Now, Salinas is facing his own revolt, declared by a guerrilla group named for an Indian leader of the 1910 revolution. Failure to quell the uprising carries the threat that he will be remembered as the technocrat whose textbook economic policies disrupted the delicate balance struck in the 1930s, causing civil war again.

To stabilize the country, the president must radically change his administration's priorities, say economists and business people as well as political observers.

The political structure is already being shaken up. Both the interior minister and the governor of Chiapas, the state where the rebellion took place, were replaced with human rights activists.

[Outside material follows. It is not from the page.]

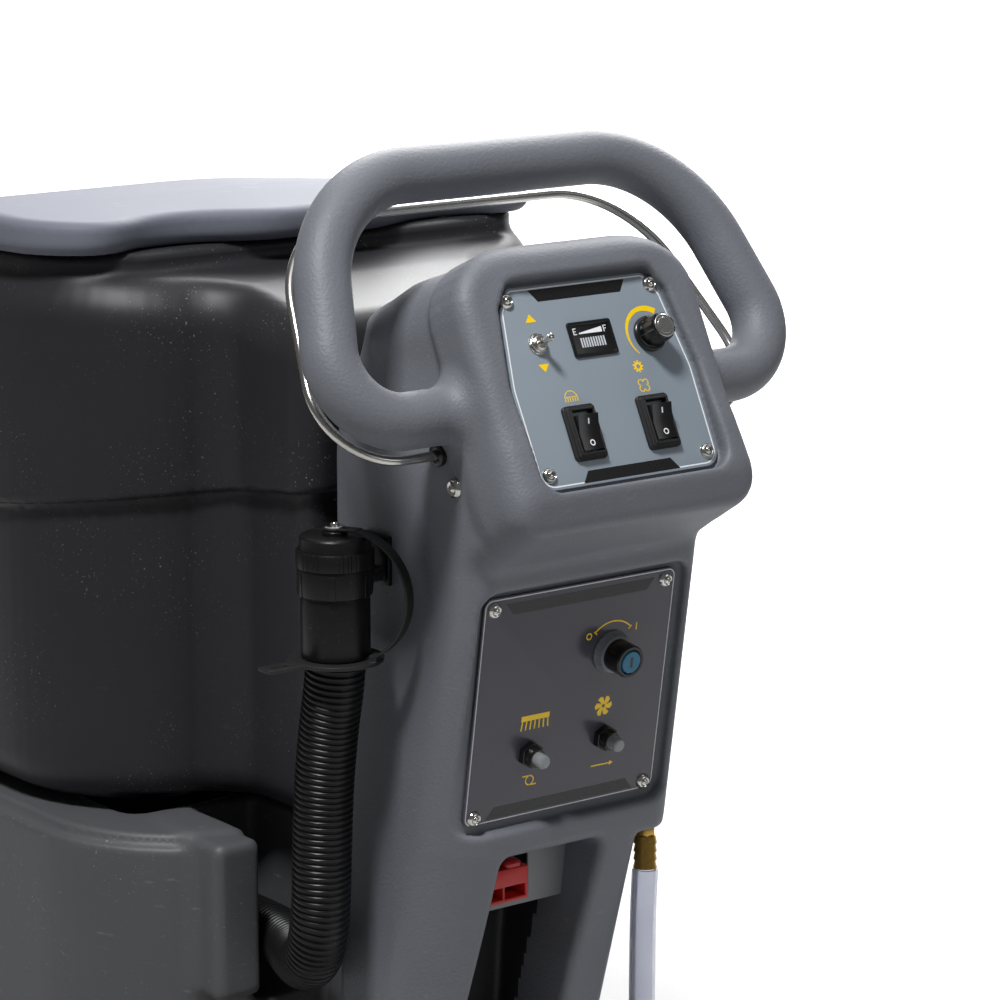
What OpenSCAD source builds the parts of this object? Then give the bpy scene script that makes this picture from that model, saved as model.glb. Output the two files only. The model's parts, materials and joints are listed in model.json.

The economic structure is sure to be next, as the administration increases spending on social programs such as education and on projects that will generate jobs quickly in impoverished regions where more violence is feared.

Technocrats now scattered throughout the government will be isolated in the Treasury Ministry and the central bank, predicted economist Rogelio Ramirez de la O. Departments that deal with people will be turned over to those with political experience.

The desire for peace now overshadows the drive to balance the federal budget that was once Salinas' pride, noted Ramirez. Deficit spending--already predicted as part of efforts to generate support for the ruling party in the Aug. 24 presidential election--is expected to equal 2% or more of the national economy.

"The conflict has buried the long-held notion that in Mexico you can operate without anesthesia," said Ramirez. The government is going to have to ease the pain its free-market economic reforms have inflicted on Mexico's poorest citizens.

That will require massive federal spending.

Even independent business groups that generally supported Salinas' reforms, such as the Business Coordinating Council and the Mexican Employers Federation, are calling for change.

"We would be very obstinate if we were to close our eyes to this warning and ignore the poverty in this country," said Luis German Carcoba, president of the coordinating council.

But pork-barrel politics will not be enough. The rebels' demands for political and social reform struck a chord throughout the country. A call for political change has been the subtheme of peace marches in most major cities after the rebellion began.

"The social agenda has suddenly become far more important than the economic agenda that was always Salinas' priority," said Dresser.